■ DIRECTIVE ■
Render the following material again verbatim, leaving nothing out.

## BEGIN

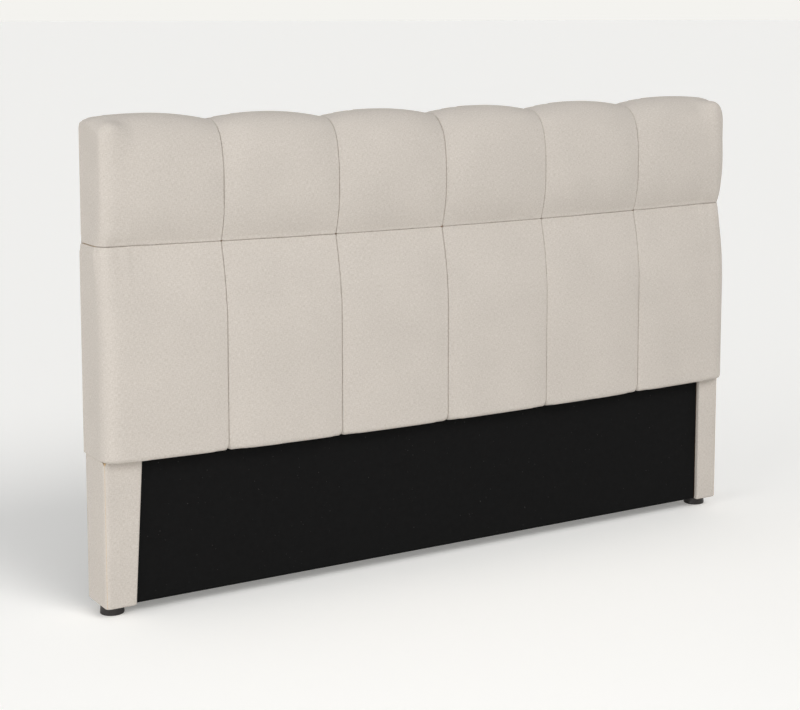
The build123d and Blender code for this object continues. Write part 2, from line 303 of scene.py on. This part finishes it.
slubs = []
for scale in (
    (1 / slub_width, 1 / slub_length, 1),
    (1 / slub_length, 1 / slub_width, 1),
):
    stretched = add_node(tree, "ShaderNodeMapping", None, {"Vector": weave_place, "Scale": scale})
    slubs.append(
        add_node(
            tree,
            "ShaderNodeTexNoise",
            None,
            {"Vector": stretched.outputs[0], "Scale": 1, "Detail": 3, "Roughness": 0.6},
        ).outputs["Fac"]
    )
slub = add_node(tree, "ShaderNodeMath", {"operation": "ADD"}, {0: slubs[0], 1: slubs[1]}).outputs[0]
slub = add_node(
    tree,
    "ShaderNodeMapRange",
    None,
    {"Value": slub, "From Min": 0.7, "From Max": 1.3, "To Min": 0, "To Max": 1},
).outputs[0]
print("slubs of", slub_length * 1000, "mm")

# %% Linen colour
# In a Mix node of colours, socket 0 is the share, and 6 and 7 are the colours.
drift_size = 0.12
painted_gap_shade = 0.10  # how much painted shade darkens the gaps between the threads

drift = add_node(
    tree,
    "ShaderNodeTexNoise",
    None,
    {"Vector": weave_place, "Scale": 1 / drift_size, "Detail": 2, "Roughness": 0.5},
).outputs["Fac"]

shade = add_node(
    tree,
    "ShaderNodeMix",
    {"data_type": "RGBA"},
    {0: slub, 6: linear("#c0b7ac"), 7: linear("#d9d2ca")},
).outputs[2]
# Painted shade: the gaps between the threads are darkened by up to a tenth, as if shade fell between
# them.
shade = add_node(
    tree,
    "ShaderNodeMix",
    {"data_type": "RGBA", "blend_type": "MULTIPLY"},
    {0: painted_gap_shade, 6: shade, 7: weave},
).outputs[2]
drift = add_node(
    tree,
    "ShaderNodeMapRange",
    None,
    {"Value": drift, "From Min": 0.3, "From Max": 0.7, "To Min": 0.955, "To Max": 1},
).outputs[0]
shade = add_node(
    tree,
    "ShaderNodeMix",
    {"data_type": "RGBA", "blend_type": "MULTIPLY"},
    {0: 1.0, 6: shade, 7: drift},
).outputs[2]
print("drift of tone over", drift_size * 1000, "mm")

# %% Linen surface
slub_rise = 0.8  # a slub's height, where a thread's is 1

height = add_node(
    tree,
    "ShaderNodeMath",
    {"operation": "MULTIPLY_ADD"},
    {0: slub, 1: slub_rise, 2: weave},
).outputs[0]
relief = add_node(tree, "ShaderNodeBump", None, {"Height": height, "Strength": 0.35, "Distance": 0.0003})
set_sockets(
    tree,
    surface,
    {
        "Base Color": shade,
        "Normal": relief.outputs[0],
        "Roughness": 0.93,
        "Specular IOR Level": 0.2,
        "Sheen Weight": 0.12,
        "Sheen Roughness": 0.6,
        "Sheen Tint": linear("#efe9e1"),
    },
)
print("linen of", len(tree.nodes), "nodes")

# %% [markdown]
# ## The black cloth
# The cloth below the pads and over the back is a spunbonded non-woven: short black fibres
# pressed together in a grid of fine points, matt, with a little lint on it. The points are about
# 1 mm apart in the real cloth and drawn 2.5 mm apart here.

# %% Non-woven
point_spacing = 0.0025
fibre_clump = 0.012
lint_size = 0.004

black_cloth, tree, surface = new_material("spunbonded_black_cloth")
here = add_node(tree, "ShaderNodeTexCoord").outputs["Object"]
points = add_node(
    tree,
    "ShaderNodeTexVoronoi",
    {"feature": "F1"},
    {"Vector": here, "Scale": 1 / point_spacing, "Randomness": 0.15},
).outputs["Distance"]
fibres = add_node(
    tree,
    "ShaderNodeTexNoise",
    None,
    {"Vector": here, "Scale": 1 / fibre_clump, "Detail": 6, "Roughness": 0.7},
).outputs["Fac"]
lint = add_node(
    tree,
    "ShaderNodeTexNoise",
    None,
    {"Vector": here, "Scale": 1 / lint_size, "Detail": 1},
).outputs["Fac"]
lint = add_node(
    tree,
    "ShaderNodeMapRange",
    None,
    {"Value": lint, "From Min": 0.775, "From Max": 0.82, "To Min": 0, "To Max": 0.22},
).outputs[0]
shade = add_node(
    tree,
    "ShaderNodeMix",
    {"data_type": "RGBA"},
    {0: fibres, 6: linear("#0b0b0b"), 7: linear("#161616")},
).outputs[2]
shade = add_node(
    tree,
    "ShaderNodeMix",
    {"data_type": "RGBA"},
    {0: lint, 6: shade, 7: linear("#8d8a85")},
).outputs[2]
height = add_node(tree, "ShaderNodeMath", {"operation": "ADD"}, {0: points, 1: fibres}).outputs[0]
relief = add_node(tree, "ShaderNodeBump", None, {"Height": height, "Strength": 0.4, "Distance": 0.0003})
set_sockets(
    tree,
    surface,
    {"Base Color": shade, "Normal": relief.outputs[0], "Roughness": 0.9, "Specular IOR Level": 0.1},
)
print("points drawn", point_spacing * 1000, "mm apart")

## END

■ SOLUTION TO THIS TASK ■
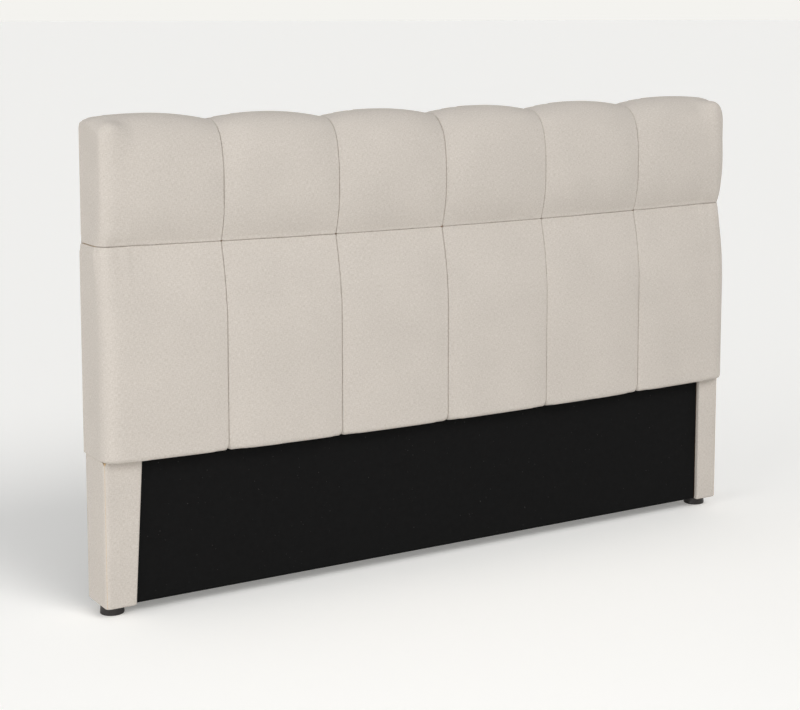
The build123d and Blender code for this object continues. Write part 2, from line 303 of scene.py on. This part finishes it.
slubs = []
for scale in (
    (1 / slub_width, 1 / slub_length, 1),
    (1 / slub_length, 1 / slub_width, 1),
):
    stretched = add_node(tree, "ShaderNodeMapping", None, {"Vector": weave_place, "Scale": scale})
    slubs.append(
        add_node(
            tree,
            "ShaderNodeTexNoise",
            None,
            {"Vector": stretched.outputs[0], "Scale": 1, "Detail": 3, "Roughness": 0.6},
        ).outputs["Fac"]
    )
slub = add_node(tree, "ShaderNodeMath", {"operation": "ADD"}, {0: slubs[0], 1: slubs[1]}).outputs[0]
slub = add_node(
    tree,
    "ShaderNodeMapRange",
    None,
    {"Value": slub, "From Min": 0.7, "From Max": 1.3, "To Min": 0, "To Max": 1},
).outputs[0]
print("slubs of", slub_length * 1000, "mm")

# %% Linen colour
# In a Mix node of colours, socket 0 is the share, and 6 and 7 are the colours.
drift_size = 0.12
painted_gap_shade = 0.10  # how much painted shade darkens the gaps between the threads

drift = add_node(
    tree,
    "ShaderNodeTexNoise",
    None,
    {"Vector": weave_place, "Scale": 1 / drift_size, "Detail": 2, "Roughness": 0.5},
).outputs["Fac"]

shade = add_node(
    tree,
    "ShaderNodeMix",
    {"data_type": "RGBA"},
    {0: slub, 6: linear("#c0b7ac"), 7: linear("#d9d2ca")},
).outputs[2]
# Painted shade: the gaps between the threads are darkened by up to a tenth, as if shade fell between
# them.
shade = add_node(
    tree,
    "ShaderNodeMix",
    {"data_type": "RGBA", "blend_type": "MULTIPLY"},
    {0: painted_gap_shade, 6: shade, 7: weave},
).outputs[2]
drift = add_node(
    tree,
    "ShaderNodeMapRange",
    None,
    {"Value": drift, "From Min": 0.3, "From Max": 0.7, "To Min": 0.955, "To Max": 1},
).outputs[0]
shade = add_node(
    tree,
    "ShaderNodeMix",
    {"data_type": "RGBA", "blend_type": "MULTIPLY"},
    {0: 1.0, 6: shade, 7: drift},
).outputs[2]
print("drift of tone over", drift_size * 1000, "mm")

# %% Linen surface
slub_rise = 0.8  # a slub's height, where a thread's is 1

height = add_node(
    tree,
    "ShaderNodeMath",
    {"operation": "MULTIPLY_ADD"},
    {0: slub, 1: slub_rise, 2: weave},
).outputs[0]
relief = add_node(tree, "ShaderNodeBump", None, {"Height": height, "Strength": 0.35, "Distance": 0.0003})
set_sockets(
    tree,
    surface,
    {
        "Base Color": shade,
        "Normal": relief.outputs[0],
        "Roughness": 0.93,
        "Specular IOR Level": 0.2,
        "Sheen Weight": 0.12,
        "Sheen Roughness": 0.6,
        "Sheen Tint": linear("#efe9e1"),
    },
)
print("linen of", len(tree.nodes), "nodes")

# %% [markdown]
# ## The black cloth
# The cloth below the pads and over the back is a spunbonded non-woven: short black fibres
# pressed together in a grid of fine points, matt, with a little lint on it. The points are about
# 1 mm apart in the real cloth and drawn 2.5 mm apart here.

# %% Non-woven
point_spacing = 0.0025
fibre_clump = 0.012
lint_size = 0.004

black_cloth, tree, surface = new_material("spunbonded_black_cloth")
here = add_node(tree, "ShaderNodeTexCoord").outputs["Object"]
points = add_node(
    tree,
    "ShaderNodeTexVoronoi",
    {"feature": "F1"},
    {"Vector": here, "Scale": 1 / point_spacing, "Randomness": 0.15},
).outputs["Distance"]
fibres = add_node(
    tree,
    "ShaderNodeTexNoise",
    None,
    {"Vector": here, "Scale": 1 / fibre_clump, "Detail": 6, "Roughness": 0.7},
).outputs["Fac"]
lint = add_node(
    tree,
    "ShaderNodeTexNoise",
    None,
    {"Vector": here, "Scale": 1 / lint_size, "Detail": 1},
).outputs["Fac"]
lint = add_node(
    tree,
    "ShaderNodeMapRange",
    None,
    {"Value": lint, "From Min": 0.775, "From Max": 0.82, "To Min": 0, "To Max": 0.22},
).outputs[0]
shade = add_node(
    tree,
    "ShaderNodeMix",
    {"data_type": "RGBA"},
    {0: fibres, 6: linear("#0b0b0b"), 7: linear("#161616")},
).outputs[2]
shade = add_node(
    tree,
    "ShaderNodeMix",
    {"data_type": "RGBA"},
    {0: lint, 6: shade, 7: linear("#8d8a85")},
).outputs[2]
height = add_node(tree, "ShaderNodeMath", {"operation": "ADD"}, {0: points, 1: fibres}).outputs[0]
relief = add_node(tree, "ShaderNodeBump", None, {"Height": height, "Strength": 0.4, "Distance": 0.0003})
set_sockets(
    tree,
    surface,
    {"Base Color": shade, "Normal": relief.outputs[0], "Roughness": 0.9, "Specular IOR Level": 0.1},
)
print("points drawn", point_spacing * 1000, "mm apart")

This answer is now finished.